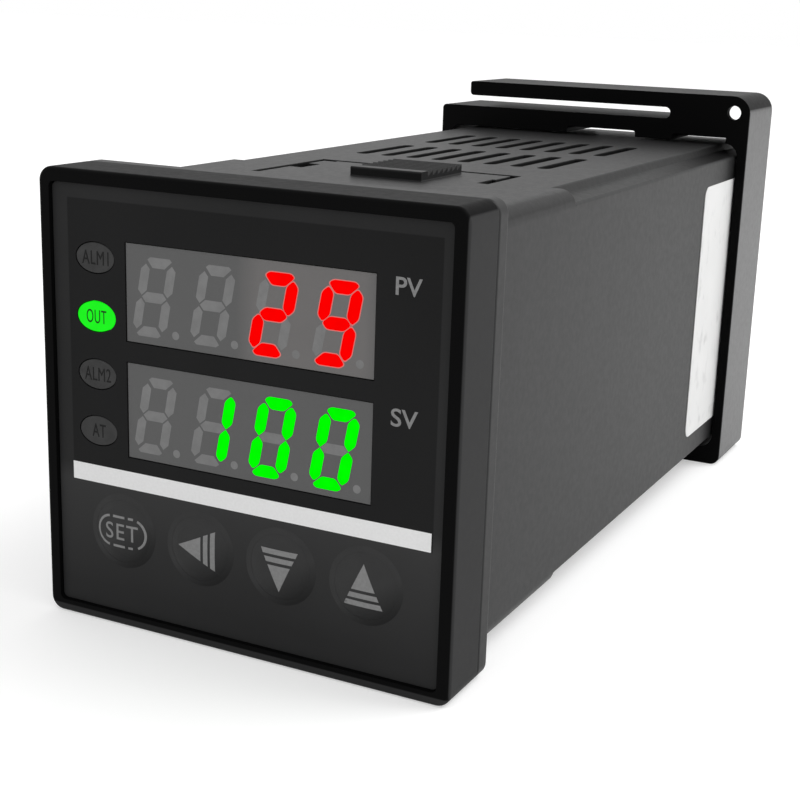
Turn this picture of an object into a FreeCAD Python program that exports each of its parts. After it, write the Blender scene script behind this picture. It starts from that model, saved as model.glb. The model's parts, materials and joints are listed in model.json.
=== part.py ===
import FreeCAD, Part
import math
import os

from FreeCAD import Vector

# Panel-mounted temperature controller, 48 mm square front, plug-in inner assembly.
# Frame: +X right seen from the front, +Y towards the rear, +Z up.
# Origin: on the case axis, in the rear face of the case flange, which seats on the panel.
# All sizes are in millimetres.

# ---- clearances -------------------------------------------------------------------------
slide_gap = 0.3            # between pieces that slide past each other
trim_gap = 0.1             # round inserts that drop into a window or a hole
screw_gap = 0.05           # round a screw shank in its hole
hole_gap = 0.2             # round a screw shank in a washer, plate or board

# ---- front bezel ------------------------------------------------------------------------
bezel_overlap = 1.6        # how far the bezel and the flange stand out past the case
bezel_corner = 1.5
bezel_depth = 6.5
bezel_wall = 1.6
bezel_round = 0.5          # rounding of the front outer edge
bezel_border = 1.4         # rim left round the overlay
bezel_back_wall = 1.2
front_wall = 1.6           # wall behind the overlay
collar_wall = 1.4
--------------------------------
Aim: Your task is to repeat every line exactly.

Full response:
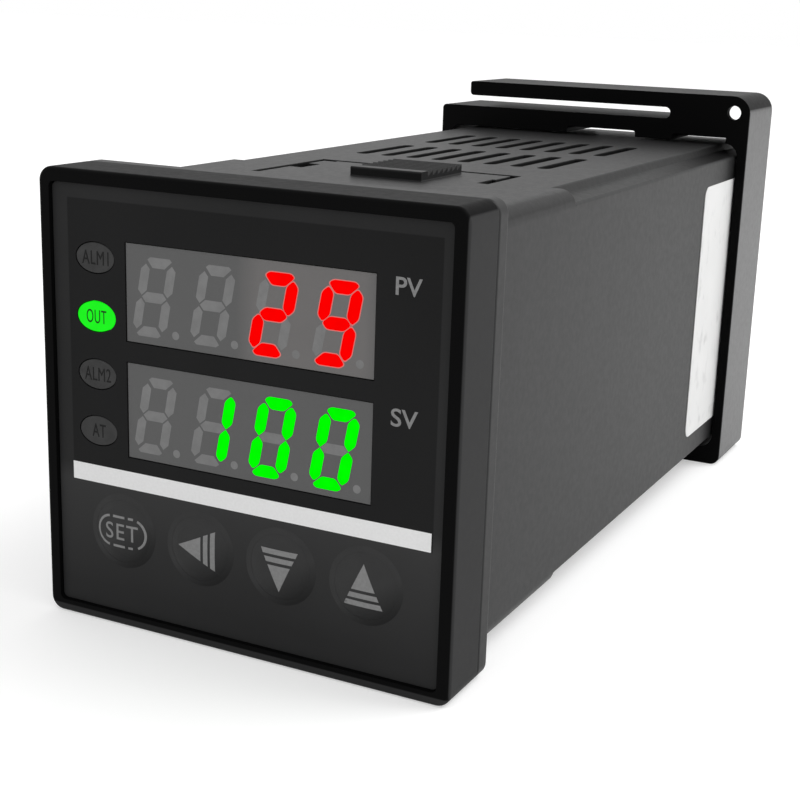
Turn this picture of an object into a FreeCAD Python program that exports each of its parts. After it, write the Blender scene script behind this picture. It starts from that model, saved as model.glb. The model's parts, materials and joints are listed in model.json.
=== part.py ===
import FreeCAD, Part
import math
import os

from FreeCAD import Vector

# Panel-mounted temperature controller, 48 mm square front, plug-in inner assembly.
# Frame: +X right seen from the front, +Y towards the rear, +Z up.
# Origin: on the case axis, in the rear face of the case flange, which seats on the panel.
# All sizes are in millimetres.

# ---- clearances -------------------------------------------------------------------------
slide_gap = 0.3            # between pieces that slide past each other
trim_gap = 0.1             # round inserts that drop into a window or a hole
screw_gap = 0.05           # round a screw shank in its hole
hole_gap = 0.2             # round a screw shank in a washer, plate or board

# ---- front bezel ------------------------------------------------------------------------
bezel_overlap = 1.6        # how far the bezel and the flange stand out past the case
bezel_corner = 1.5
bezel_depth = 6.5
bezel_wall = 1.6
bezel_round = 0.5          # rounding of the front outer edge
bezel_border = 1.4         # rim left round the overlay
bezel_back_wall = 1.2
front_wall = 1.6           # wall behind the overlay
collar_wall = 1.4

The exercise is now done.